Objective: Give every line below again, exactly.

Data extract:
--------------------------------

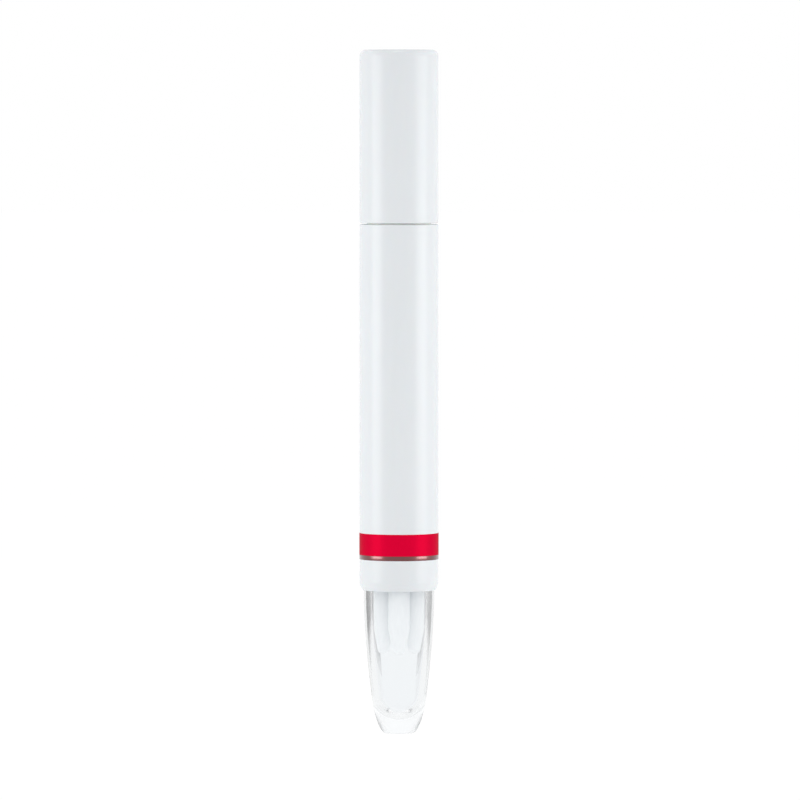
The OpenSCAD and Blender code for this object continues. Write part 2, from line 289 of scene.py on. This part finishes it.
low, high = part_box("barrel")
body_r = high.x
bore_r = body_r - WALL
case_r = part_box("spare_tip_case")[1].x
case_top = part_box("spare_tip_case")[1].z
shoulder_z = low.z + CASE_SEAT
mouth_r = case_r + CASE_GAP
partition_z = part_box("spare_tip_1")[1].z + HEADROOM
recess_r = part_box("tip_holder")[1].x + FIT_GAP
recess_z = high.z - FLANGE_T - FIT_GAP
white_plastic = moulded(
    "white_plastic", WHITE, 0.25, Specular_IOR_Level=0.2, Subsurface_Weight=0.05, Subsurface_Scale=WHITE_DEPTH
)
outline = [(0, partition_z), (bore_r, partition_z), (bore_r, shoulder_z)]
outline += [(mouth_r, shoulder_z), (mouth_r, low.z)]
rim_in = body_r - mouth_r - RIM_LAND
rim_r = (RIM_H ** 2 + rim_in ** 2) / (2 * rim_in)
outline += arc((body_r - rim_r, low.z + RIM_H), rim_r, -math.asin(RIM_H / rim_r), 0)
outline += [(body_r, high.z), (recess_r, high.z), (recess_r, recess_z), (bore_r, recess_z)]
outline += [(bore_r, partition_z + PARTITION), (0, partition_z + PARTITION)]
barrel = turned(outline)
ease(barrel, body_r, high.z, EDGE_BREAK)
piece("white_barrel", barrel, white_plastic, "barrel", "barrel")


# Red band: a printed film round the barrel, a twentieth of a millimetre thick, under a thin grey-tinted
# lacquer that deepens the red towards its sides.
RED = (0.88, 0.0014, 0.043, 1)
LACQUER = (0.7, 0.7, 0.7, 1)
INK_SIZE = 0.6 * MM
INK_DEPTH = 0.002 * MM
CLOUD_SIZE = 5 * MM
FILM_EDGE = 0.6


def film_ring(node):
    """A thin ring of film in the place of a packed band, its edges rounded over a share of its thickness."""
    low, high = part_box(node)
    outline = [(body_r, low.z), (high.x, low.z), (high.x, high.z), (body_r, high.z)]
    ring = turned(outline)
    for height in (low.z, high.z):
        ease(ring, high.x, height, FILM_EDGE * (high.x - body_r), segments=3)
    return ring


red_film = Finish(
    "red_film", IOR=1.5, Metallic=0.08, Specular_IOR_Level=0.005, Coat_Weight=0.5, Coat_Roughness=0.3,
    Coat_IOR=1.02, Coat_Tint=LACQUER
)
ink = red_film.grain(INK_SIZE, 4)
cloud = red_film.grain(CLOUD_SIZE)
red_film.set({
    "Base Color": red_film.tint(ink * 0.6 + cloud * 0.4, shade(RED, 0.93), shade(RED, 1.07)),
    "Roughness": 0.3 + 0.08 * ink,
    "Normal": red_film.bump(ink, INK_DEPTH),
})
piece("red_band", film_ring("colour_band"), red_film.material, "barrel", "colour_band")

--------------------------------

Response to the task:
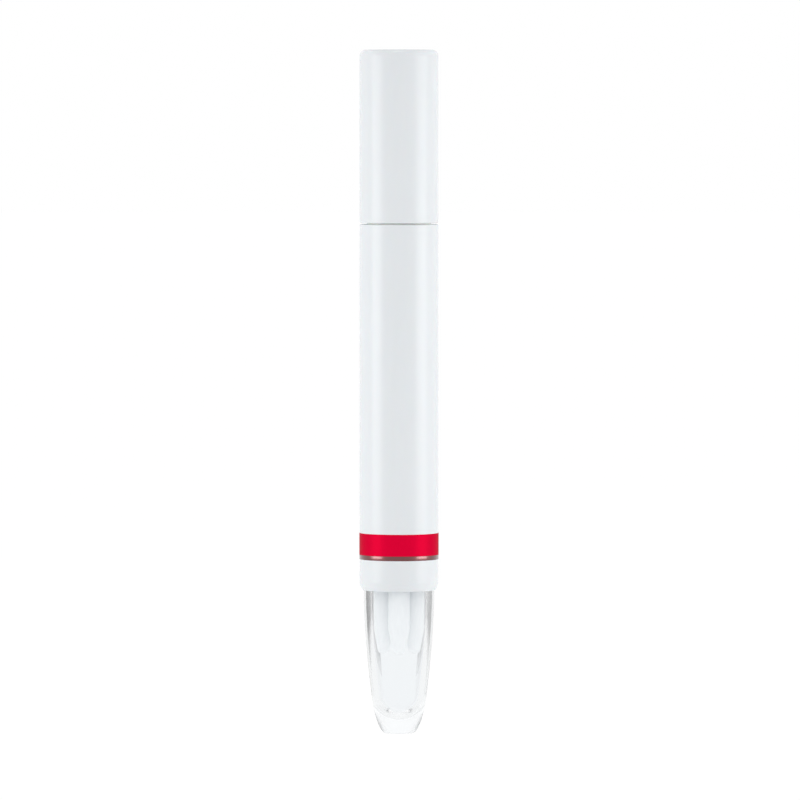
The OpenSCAD and Blender code for this object continues. Write part 2, from line 289 of scene.py on. This part finishes it.
low, high = part_box("barrel")
body_r = high.x
bore_r = body_r - WALL
case_r = part_box("spare_tip_case")[1].x
case_top = part_box("spare_tip_case")[1].z
shoulder_z = low.z + CASE_SEAT
mouth_r = case_r + CASE_GAP
partition_z = part_box("spare_tip_1")[1].z + HEADROOM
recess_r = part_box("tip_holder")[1].x + FIT_GAP
recess_z = high.z - FLANGE_T - FIT_GAP
white_plastic = moulded(
    "white_plastic", WHITE, 0.25, Specular_IOR_Level=0.2, Subsurface_Weight=0.05, Subsurface_Scale=WHITE_DEPTH
)
outline = [(0, partition_z), (bore_r, partition_z), (bore_r, shoulder_z)]
outline += [(mouth_r, shoulder_z), (mouth_r, low.z)]
rim_in = body_r - mouth_r - RIM_LAND
rim_r = (RIM_H ** 2 + rim_in ** 2) / (2 * rim_in)
outline += arc((body_r - rim_r, low.z + RIM_H), rim_r, -math.asin(RIM_H / rim_r), 0)
outline += [(body_r, high.z), (recess_r, high.z), (recess_r, recess_z), (bore_r, recess_z)]
outline += [(bore_r, partition_z + PARTITION), (0, partition_z + PARTITION)]
barrel = turned(outline)
ease(barrel, body_r, high.z, EDGE_BREAK)
piece("white_barrel", barrel, white_plastic, "barrel", "barrel")


# Red band: a printed film round the barrel, a twentieth of a millimetre thick, under a thin grey-tinted
# lacquer that deepens the red towards its sides.
RED = (0.88, 0.0014, 0.043, 1)
LACQUER = (0.7, 0.7, 0.7, 1)
INK_SIZE = 0.6 * MM
INK_DEPTH = 0.002 * MM
CLOUD_SIZE = 5 * MM
FILM_EDGE = 0.6


def film_ring(node):
    """A thin ring of film in the place of a packed band, its edges rounded over a share of its thickness."""
    low, high = part_box(node)
    outline = [(body_r, low.z), (high.x, low.z), (high.x, high.z), (body_r, high.z)]
    ring = turned(outline)
    for height in (low.z, high.z):
        ease(ring, high.x, height, FILM_EDGE * (high.x - body_r), segments=3)
    return ring


red_film = Finish(
    "red_film", IOR=1.5, Metallic=0.08, Specular_IOR_Level=0.005, Coat_Weight=0.5, Coat_Roughness=0.3,
    Coat_IOR=1.02, Coat_Tint=LACQUER
)
ink = red_film.grain(INK_SIZE, 4)
cloud = red_film.grain(CLOUD_SIZE)
red_film.set({
    "Base Color": red_film.tint(ink * 0.6 + cloud * 0.4, shade(RED, 0.93), shade(RED, 1.07)),
    "Roughness": 0.3 + 0.08 * ink,
    "Normal": red_film.bump(ink, INK_DEPTH),
})
piece("red_band", film_ring("colour_band"), red_film.material, "barrel", "colour_band")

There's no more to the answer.